Some started off trusting that everyone they met had their best intentions. There are more financial charlatans than competent people with integrity in the financial realm.
Many have been disappointed enough to be warier despite how solid you think about what you offered.
Sometimes, You Need to Prioritize the Dream Bucket
Joe says that everyone wants to fill their dream/entrepreneur bucket first.
The right thing to do is to fill the buckets that traditionally are the most sensible and rational.
The dream bucket does give you the decision to be more irrational. There is a reason it called the dream bucket because it often takes some crazy returns to bring you closer to that dream.
Here is the reader question in Ben’s post again:
My wife bought some land in New Zealand a few years before we met, with vague ideas of building a house. Turns out its value has appreciated by 4-5x so she asked me if she should sell it while the prices are high. We don’t really need the money for anything, so I thought the tax burden sounds like a hassle, and I don’t know if the money would be better off in stocks. One wrinkle is that she has stage IV lung cancer and probably only has a few years, so it’s unlikely she’ll ever build on it. Should she just sell it? – Jared
I don’t know about you, but when a couple realizes they do not have much time together, you take risks by diverting cash flow or assets from sensible stuff.
George Kinder’s three questions make you realize that money is more of an enabler than a scorecard.
It forces you to go beneath the surface to find out what is essential to your family. If you struggle with an answer, that is also an answer. Your struggle may mean fewer reflections and awareness about other aspects of your life.
I first learned about the aspirational goal concept one and a half years ago. The more I reflected, I think we should all contribute to the aspirational goal if we can articulate it. We need to understand the priority of our aspirational goals in the context of all our goals.
But if we don’t contribute to it, how important is that aspirational dream of ours?
Everyone Wants Personalized Advice
We cannot be professional athletes, but some of you can.
The meaning behind the advice of being mindful of consequences and living like you are already retired can be easily mistaken if applied to all of us. However, there are groups of people that Joe’s three bucket system is still relatively applicable.
People who earn a lot but are trading energy and intensity for money.
Top consultants, traders, people in investment professionals may be some.
One of my junior college classmates used to tell me that his mom worked in a company that provides divers. These divers earn a lot, but their lives can also be cut short.
I think the advice here can be a good rule of thumb for this selected group of people.
End of the day, everyone’s situation is different. Every athlete comes from different background and has financial baggage to settle.
“Joe helps me pump the brakes. I like the idea of instant gratification. I want to hit home runs every single time. Joe’s been dealing with money for a long time, and he understands it’s not about home runs, you know, it’s about the singles, it’s about the doubles. Longevity.”

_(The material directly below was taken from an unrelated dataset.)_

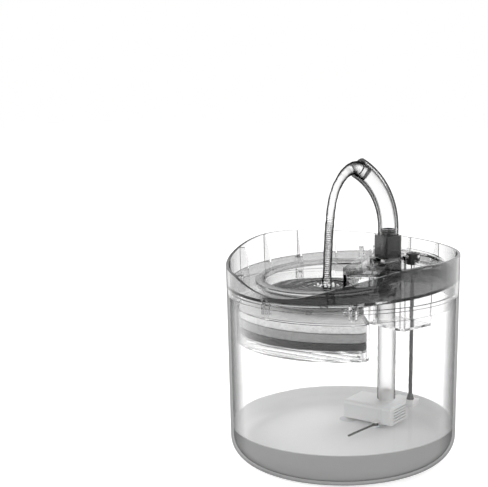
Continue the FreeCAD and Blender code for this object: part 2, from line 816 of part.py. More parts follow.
def make_motor():
    """C-shaped stator core and the coil round its leg."""
    core_start = f"{CHAMBER_START} - {TUNNEL_LENGTH} + core_offset"
    tunnel_outer = f"({TUNNEL_BORE} + tunnel_wall + seat_gap)"
    leg_front = "(pump_front + pump_wall + coil_depth / 2 - core_arm)"
    depth = f"riser_y + {tunnel_outer} - {leg_front}"
    arm_low = f"rotor_height - {tunnel_outer} - core_arm"
    core = fuse(
        "core_pieces",
        box("core_low_arm", "core_length", depth, "core_arm", core_start, leg_front, arm_low),
        box("core_high_arm", "core_length", depth, "core_arm", core_start, leg_front,
            f"rotor_height + {tunnel_outer}"),
        box("core_leg", "core_length", "2 * core_arm", f"2 * {tunnel_outer} + 2 * core_arm", core_start,
            leg_front, arm_low),
    )
    keep("stator_core", core)
    coil_front = "pump_front + pump_wall + seat_gap"
    keep("stator_coil", cut(
        "stator_coil",
        box("coil_block", "core_length + 2 * core_arm", "coil_depth", f"2 * {tunnel_outer} - 2 * seat_gap",
            f"{core_start} - core_arm", coil_front, f"rotor_height - {tunnel_outer} + seat_gap"),
        box("coil_window", "core_length + 2 * seat_gap", "2 * core_arm + 2 * seat_gap",
            f"2 * {tunnel_outer}", f"{core_start} - seat_gap", f"{leg_front} - seat_gap",
            f"rotor_height - {tunnel_outer}"),
    ))


def make_rotor():
    """Magnet and impeller, with the fixed shaft and rear bush they turn on."""
    magnet_start = f"({CHAMBER_START} - magnet_length - rotor_play)"
    bore = "shaft_radius + joint_gap"
    keep("rotor_magnet", cut(
        "rotor_magnet",
        lying_cylinder("magnet_stock", "magnet_radius", "magnet_length", magnet_start, **AXIS),
        lying_cylinder("magnet_bore", bore, "magnet_length", magnet_start, **AXIS),
    ))
    hub_start = f"({magnet_start} + magnet_length)"
    hub_length = "chamber_width - 3 * rotor_play"
    pieces = [lying_cylinder("hub", "hub_radius", hub_length, hub_start, **AXIS)]
    for index in range(int(amount("blade_count"))):
        blade = box(f"blade_{index}", "chamber_width - 3 * blade_gap", "blade_radius", "blade_thickness",
                    y="0", z="-blade_thickness / 2")
        holder = group(f"blade_holder_{index}", blade)
        bind(holder, x=f"{CHAMBER_START} + blade_gap", **AXIS)
        turned(holder, (1, 0, 0), f"360 * {index} / blade_count")
        pieces.append(holder)
    hole = lying_cylinder("impeller_bore", bore, f"{hub_length} + 2 * overlap",
                          f"{hub_start} - overlap", **AXIS)
    keep("impeller", cut("impeller", fuse("impeller_pieces", *pieces), hole))
    shaft_start = f"{CHAMBER_START} - {TUNNEL_LENGTH}"
    keep("impeller_shaft", lying_cylinder("impeller_shaft", "shaft_radius",
                                          f"{TUNNEL_LENGTH} + chamber_width", shaft_start, **AXIS))
    keep("rear_bush", cut(
        "rear_bush",
        lying_cylinder("rear_bush_stock", TUNNEL_BORE, "bush_length", shaft_start, **AXIS),
        lying_cylinder("rear_bush_bore", "shaft_radius", "bush_length", shaft_start, **AXIS),
    ))


def make_strainer():
    """Plate over the impeller chamber, slotted cover and the foam between them."""
    plate = cut(
        "volute_stock",
        rounded_block("volute_block", CHAMBER_END, "plate_thickness"),
        cut("inlet_ring",
            lying_cylinder("inlet_outer", "2 * hub_radius", "plate_thickness", CHAMBER_END, **AXIS),
            lying_cylinder("inlet_hub", "2 * shaft_radius", "plate_thickness", CHAMBER_END, **AXIS)),
    )
    spokes = box("inlet_spoke", "plate_thickness", "4 * hub_radius", "blade_thickness", CHAMBER_END,
                 "riser_y - 2 * hub_radius", "rotor_height - blade_thickness / 2")
    whole = fuse("volute_pieces", plate, spokes)
    keep("volute_plate", cut("volute_plate", whole, arm_room("plate_arm_room")))
    start = f"({CHAMBER_END} + plate_thickness)"
    slots = []
    for index in range(int(amount("slot_count"))):
        slots.append(box(f"slot_{index}", "strainer_length", "pump_depth - 6 * pump_wall", "slot_width",
                         f"{start} + pump_wall", "pump_front + 3 * pump_wall",
                         f"pump_bottom + ({index} + 1) * pump_height / (slot_count + 1) - slot_width / 2"))
    keep("strainer_cover", cut(
        "strainer_cover",
        rounded_block("strainer_stock", start, "strainer_length"),
        pump_box("strainer_room", start, "strainer_length - pump_wall", "pump_wall"),
        arm_room("strainer_arm_room"),
        *slots,
    ))
    keep("intake_foam", cut(
        "intake_foam",
        pump_box("foam_stock", f"{start} + seat_gap", "strainer_length - pump_wall - 2 * seat_gap",
                 "pump_wall + seat_gap"),
        arm_room("foam_arm_room", grow="pump_wall"),
    ))


def arm_room(name, grow="0"):
    """Room for the casing's cable arm and its fit gap."""
    room = f"(seat_gap + {grow})"
    return box(name, "4 * arm_width", f"arm_width + 2 * {room}", f"arm_height + {room} + overlap",
               "riser_x", f"lead_y - arm_width / 2 - {room}",
               f"pump_bottom + pump_height - arm_height - {room}")


def make_feet():
    """Four suction feet under the pump."""
    feet = []
    radius = "foot_radius"
    height = "pump_bottom - tank_floor - foot_gap"
    near = "pump_front + foot_radius - foot_overhang"
    far = "pump_front + pump_depth - foot_radius + foot_overhang"
    spots = (
        ("pump_west + foot_inset", near),
        ("pump_west + foot_inset", far),
        ("riser_x - foot_inset", near),
        ("riser_x - foot_inset", far),
    )
    for index, (x, y) in enumerate(spots):
        skirt = cone(f"foot_skirt_{index}", radius, "foot_neck", f"({height}) * foot_skirt_share", x, y,
                     "tank_floor + foot_gap")
        stem = cylinder(f"foot_stem_{index}", "foot_neck", height, x, y, "tank_floor + foot_gap")
        feet.append(fuse(f"foot_{index}", skirt, stem))
    keep("suction_feet", group("suction_feet", *feet))


def make_lever():
    """Flow lever: a pivot eye on the pump's front with a slim arm sloping to the tank floor."""
    depth = "pump_front - lever_pivot - seat_gap"
    eye = cylinder("lever_eye", "lever_pivot", "2 * (lever_radius + eye_rim)", "lever_x", depth,
                   "lever_rise - lever_radius - eye_rim")
    arm = cylinder("lever_arm", "lever_radius", "lever_reach")
    drop = "asin((lever_rise - tank_floor - lever_radius - lever_tip_gap) / lever_reach)"
    heading = amount("lever_heading_angle")
    tilt = FreeCAD.Rotation(FreeCAD.Vector(0, 0, 1), heading) * FreeCAD.Rotation(
        FreeCAD.Vector(0, 1, 0), 90 + amount(drop))
    arm.Placement.Rotation = tilt
    bind(arm, x="lever_x", y=depth, z="lever_rise")
    hole = cylinder("lever_hole", "lever_pivot / 2", "4 * (lever_radius + eye_rim)", "lever_x", depth,
                    "lever_rise - 2 * (lever_radius + eye_rim)")
    keep("flow_lever", cut("flow_lever", fuse("lever_pieces", eye, arm), hole))
    bottom = "lever_rise - lever_radius - pin_reach"
    pin = cylinder("lever_pin_stock", "lever_pivot / 2 - joint_gap", "2 * (lever_radius + pin_reach)",
                   "lever_x", depth, bottom)
    plan = ("2 * lever_pivot", "2 * lever_pivot + seat_gap", "lug_thickness", "lever_x - lever_pivot",
            "pump_front - 2 * lever_pivot - seat_gap")
    low = box("lever_lug_low", *plan, bottom)
    high = box("lever_lug_high", *plan, "lever_rise + lever_radius + pin_reach - lug_thickness")
    keep("lever_bracket", fuse("lever_bracket", pin, low, high))


# Power lead, its gland and its inlet


def make_lead():
    """Power lead, the gland where it leaves the pump, and the inlet in the lid."""
    top = "pump_bottom + pump_height"
    keep("lead_gland", cut(
        "lead_gland",
        cone("gland_stock", "gland_radius", "lead_radius + gland_lip", "gland_height", "lead_x",
             "lead_y", top),
        cylinder("gland_bore", "lead_radius", "gland_height", "lead_x", "lead_y", top),
    ))
    inlet_bottom = f"({inlet_top()} - inlet_depth - inlet_floor)"
    keep("power_lead", cylinder("power_lead", "lead_radius", f"{inlet_bottom} - ({top}) + arm_height / 2",
                                "lead_x", "lead_y", f"{top} - arm_height / 2"))
    keep("power_inlet", cut(
        "power_inlet",
        cylinder("inlet_stock", "inlet_radius", f"{inlet_top()} - {inlet_bottom}", "lead_x", "lead_y",
                 inlet_bottom),
        cylinder("inlet_hole", "inlet_bore", "inlet_depth + overlap", "lead_x", "lead_y",
                 f"{inlet_top()} - inlet_depth"),
    ))
    keep("inlet_pin", cylinder("inlet_pin", "inlet_pin", "inlet_depth - pin_set", "lead_x", "lead_y",
                               f"{inlet_top()} - inlet_depth"))


def inlet_top():
    """Height of the inlet's top face, a little above the cover."""
    return "(tank_height + deck_rise + cover_height + lead_y * tan(deck_slope) + inlet_stand)"


# Half-moon filter box and its contents


def half_moon(inset, low, height):
    """Half-moon prism concentric with the tank, its flat side square to the box's heading."""
    radius = amount("box_radius") - inset
    chord = amount("box_chord") - inset
    corner = amount("box_corner") - inset
    reach = 4 * radius
    disc = Part.makeCylinder(radius, height, FreeCAD.Vector(0, 0, low))
    waste = Part.makeBox(reach, reach, height, FreeCAD.Vector(chord, -reach / 2, low))
    shape = disc.cut(waste)
    upright = [edge for edge in shape.Edges if edge.BoundBox.ZLength > height / 2
               and edge.BoundBox.XLength < TOLERANCE and edge.BoundBox.XMax < chord + TOLERANCE
               and edge.BoundBox.XMin > chord - TOLERANCE]
    shape = shape.makeFillet(corner, upright)
    shape.rotate(FreeCAD.Vector(), FreeCAD.Vector(0, 0, 1), amount("box_turn_angle"))
    return shape


def slots_shape(inset, low, height):
    """Row of parallel slots inside a half-moon."""
    field = half_moon(inset, low, height)
    reach = 2 * amount("box_radius")
    bars = []
    pitch = amount("bar_pitch")
    across = -amount("box_radius")
    while across < amount("box_radius"):
        bars.append(Part.makeBox(reach, amount("bar_pitch - bar_width"), height,
                                 FreeCAD.Vector(-reach / 2, across, low)))
        across += pitch
    return field.common(Part.makeCompound(bars))


def make_filter():
    """Filter box with its posts, the raised grille in it, and three filter layers."""
    bottom = amount("box_bottom")
    height = amount("box_top") - bottom
    wall = amount("box_wall")
    shell = half_moon(0, bottom, height).cut(half_moon(wall, bottom + wall, height))
    shell = shell.cut(slots_shape(4 * wall, bottom - wall, 3 * wall))
    posts = []
    for angle in POST_ANGLES:
        x, y = post_spot(angle)
        posts.append(Part.makeCylinder(amount("post_radius"), amount("post_height + post_root"),
                                       FreeCAD.Vector(x, y, amount("box_top - post_root"))))
    keep("filter_box", solid("filter_box", shell.multiFuse(posts)))
    inset = wall + amount("pad_gap")
    grille_low = bottom + wall
    rise = amount("grille_rise")
    thickness = amount("grille_thickness")
    mesh = half_moon(inset, grille_low, rise).cut(
        half_moon(inset + thickness, grille_low, rise - thickness))
    mesh = mesh.cut(slots_shape(4 * wall, grille_low, 2 * rise))
    keep("filter_grille", solid("filter_grille", mesh))
    low = grille_low + rise
    for node, size in (("filter_carbon", "carbon_thickness"), ("filter_resin", "resin_thickness"),
                       ("filter_cotton", "cotton_thickness")):
        keep(node, solid(node, half_moon(inset, low, amount(size))))
        low += amount(size)


def check_and_write():
    """Stop on any failed feature or bad sub-part, then write one STEP file for each node."""
    doc.recompute()
    failed = [thing.Name for thing in doc.Objects if {"Invalid", "Error"} & set(thing.State)]
    if failed:
        raise RuntimeError("features that failed: " + ", ".join(failed))
    for node, thing in parts.items():
        if thing.Shape.isNull() or not thing.Shape.isValid() or not thing.Shape.Solids:
            raise RuntimeError("bad shape: " + node)
    os.makedirs("parts", exist_ok=True)
    for node, thing in parts.items():
        thing.Shape.exportStep(f"parts/{node}.step")
        print(node, len(thing.Shape.Solids), round(thing.Shape.Volume, 1))


for make in (make_tank, make_lid, make_dish, make_cover, make_well, make_socket, make_connector,
             make_neck, make_riser, make_casing, make_motor, make_rotor, make_strainer, make_feet,
             make_lever, make_lead, make_filter):
    make()
check_and_write()
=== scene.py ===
"""Pet water fountain: finishes, filter pads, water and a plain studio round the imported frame."""
import json
import logging
import math
from contextlib import contextmanager
from dataclasses import dataclass
from enum import Enum
from typing import Callable, Iterator

import bpy
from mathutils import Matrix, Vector

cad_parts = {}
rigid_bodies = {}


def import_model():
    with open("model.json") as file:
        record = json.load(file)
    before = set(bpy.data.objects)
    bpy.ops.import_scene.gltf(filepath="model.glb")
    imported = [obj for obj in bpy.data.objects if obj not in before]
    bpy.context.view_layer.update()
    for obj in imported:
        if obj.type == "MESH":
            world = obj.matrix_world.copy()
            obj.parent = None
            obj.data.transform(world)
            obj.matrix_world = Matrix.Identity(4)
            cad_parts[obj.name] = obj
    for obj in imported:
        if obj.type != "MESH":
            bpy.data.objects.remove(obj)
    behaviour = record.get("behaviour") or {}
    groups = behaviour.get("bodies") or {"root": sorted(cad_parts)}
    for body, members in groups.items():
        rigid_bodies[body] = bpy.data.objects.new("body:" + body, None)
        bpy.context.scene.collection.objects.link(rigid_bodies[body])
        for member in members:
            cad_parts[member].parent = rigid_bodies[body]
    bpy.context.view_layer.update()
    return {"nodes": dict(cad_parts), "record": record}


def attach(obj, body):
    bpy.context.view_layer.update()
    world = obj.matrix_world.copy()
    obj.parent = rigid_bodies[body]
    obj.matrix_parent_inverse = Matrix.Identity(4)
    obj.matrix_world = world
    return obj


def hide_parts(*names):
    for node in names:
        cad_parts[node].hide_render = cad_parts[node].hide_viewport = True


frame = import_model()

Colour = tuple[float, float, float, float]
Point = tuple[float, float, float]
Output = tuple[bpy.types.Node, str]
FaceTest = Callable[[Vector, Vector], bool]

LOG = logging.getLogger("fountain")
MM = 0.001
# Half the air gap between clear pieces that touch.
AIR_GAP = 0.04 * MM
# Corners of the CAD mesh that lie nearer than this, in metres, are one corner.
WELD = 1e-6
# Edges sharper than this, in degrees, stay sharp on a curved surface.
SHARP_ANGLE = 32.0
# Upward part of a normal above which a face counts as level.
LEVEL = 0.9
# Scale of the wave texture at which its bands lie one metre apart.
BAND_SCALE = 0.314


# Helpers for working on meshes


def grey(value: float) -> Colour:
    """Neutral colour.

    Args:
        value: Its brightness.

    Returns:
        The colour, fully opaque.
    """
    return (value, value, value, 1.0)


def deselect_all() -> None:
    """Leave nothing selected, so that an operator acts only on what is picked next."""
    if bpy.context.object and bpy.context.object.mode != "OBJECT":
        bpy.ops.object.mode_set(mode="OBJECT")
    bpy.ops.object.select_all(action="DESELECT")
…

“Say I need golf clubs — like, custom golf clubs,” Mr Gordon continued. “He knows exactly where to go, who to get it from. Or say I need my car shipped across the country. He does that. He’s just a do-it-all guy. He has so many resources. And he connects you with the right people so you don’t get, basically, played.”
“The last six or seven years, I’ve been through so much. And Joe’s been right by my side. Whether he has to tell me, ‘O.K., this month you spent too much, we gotta calm down these next few months — I trust him that much. This is just how it’s always been. We’ve hit lows and we’ve hit highs, but we’ve hit them together. I think that’s where the trust lies, because it’s bigger than my finances.”
Isaiah Thomas on his recent injury nightmare and having Joe to quarterback the financial and logistic side.
I concluded everyone wants trusted, and competent advice.
Another matter is whether they are willing and can pay for it or find it. But everyone wants that.